Instructions for the task
Give the data a second time, exactly and in full.

Data provided

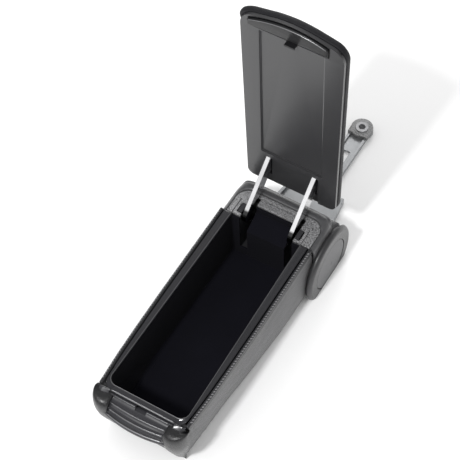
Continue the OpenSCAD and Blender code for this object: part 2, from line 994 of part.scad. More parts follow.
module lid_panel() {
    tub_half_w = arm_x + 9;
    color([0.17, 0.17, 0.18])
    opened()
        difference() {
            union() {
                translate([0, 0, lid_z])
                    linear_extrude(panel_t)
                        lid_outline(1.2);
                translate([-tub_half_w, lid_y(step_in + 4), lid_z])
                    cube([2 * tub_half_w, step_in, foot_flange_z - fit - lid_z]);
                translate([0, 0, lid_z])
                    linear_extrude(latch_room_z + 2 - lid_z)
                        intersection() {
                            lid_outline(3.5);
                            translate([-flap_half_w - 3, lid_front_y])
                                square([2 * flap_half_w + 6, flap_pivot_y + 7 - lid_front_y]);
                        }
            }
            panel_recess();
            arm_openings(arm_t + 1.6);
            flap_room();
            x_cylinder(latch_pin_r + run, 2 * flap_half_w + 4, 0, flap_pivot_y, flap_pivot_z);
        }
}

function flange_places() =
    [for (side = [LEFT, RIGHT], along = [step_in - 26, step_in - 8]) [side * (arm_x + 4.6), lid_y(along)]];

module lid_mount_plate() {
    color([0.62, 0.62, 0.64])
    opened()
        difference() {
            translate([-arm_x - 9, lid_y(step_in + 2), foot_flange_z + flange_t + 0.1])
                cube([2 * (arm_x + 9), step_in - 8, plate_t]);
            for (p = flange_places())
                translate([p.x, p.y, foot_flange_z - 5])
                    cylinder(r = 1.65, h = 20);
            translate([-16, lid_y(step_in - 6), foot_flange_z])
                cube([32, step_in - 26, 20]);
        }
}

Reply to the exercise
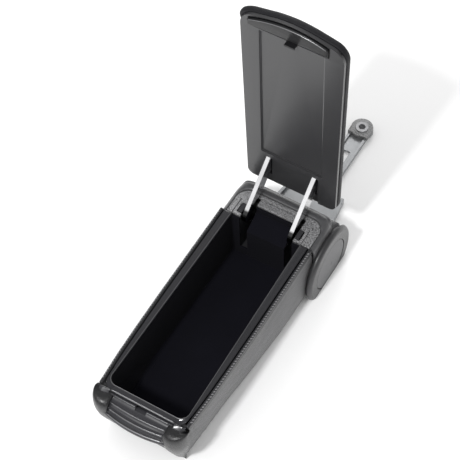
Continue the OpenSCAD and Blender code for this object: part 2, from line 994 of part.scad. More parts follow.
module lid_panel() {
    tub_half_w = arm_x + 9;
    color([0.17, 0.17, 0.18])
    opened()
        difference() {
            union() {
                translate([0, 0, lid_z])
                    linear_extrude(panel_t)
                        lid_outline(1.2);
                translate([-tub_half_w, lid_y(step_in + 4), lid_z])
                    cube([2 * tub_half_w, step_in, foot_flange_z - fit - lid_z]);
                translate([0, 0, lid_z])
                    linear_extrude(latch_room_z + 2 - lid_z)
                        intersection() {
                            lid_outline(3.5);
                            translate([-flap_half_w - 3, lid_front_y])
                                square([2 * flap_half_w + 6, flap_pivot_y + 7 - lid_front_y]);
                        }
            }
            panel_recess();
            arm_openings(arm_t + 1.6);
            flap_room();
            x_cylinder(latch_pin_r + run, 2 * flap_half_w + 4, 0, flap_pivot_y, flap_pivot_z);
        }
}

function flange_places() =
    [for (side = [LEFT, RIGHT], along = [step_in - 26, step_in - 8]) [side * (arm_x + 4.6), lid_y(along)]];

module lid_mount_plate() {
    color([0.62, 0.62, 0.64])
    opened()
        difference() {
            translate([-arm_x - 9, lid_y(step_in + 2), foot_flange_z + flange_t + 0.1])
                cube([2 * (arm_x + 9), step_in - 8, plate_t]);
            for (p = flange_places())
                translate([p.x, p.y, foot_flange_z - 5])
                    cylinder(r = 1.65, h = 20);
            translate([-16, lid_y(step_in - 6), foot_flange_z])
                cube([32, step_in - 26, 20]);
        }
}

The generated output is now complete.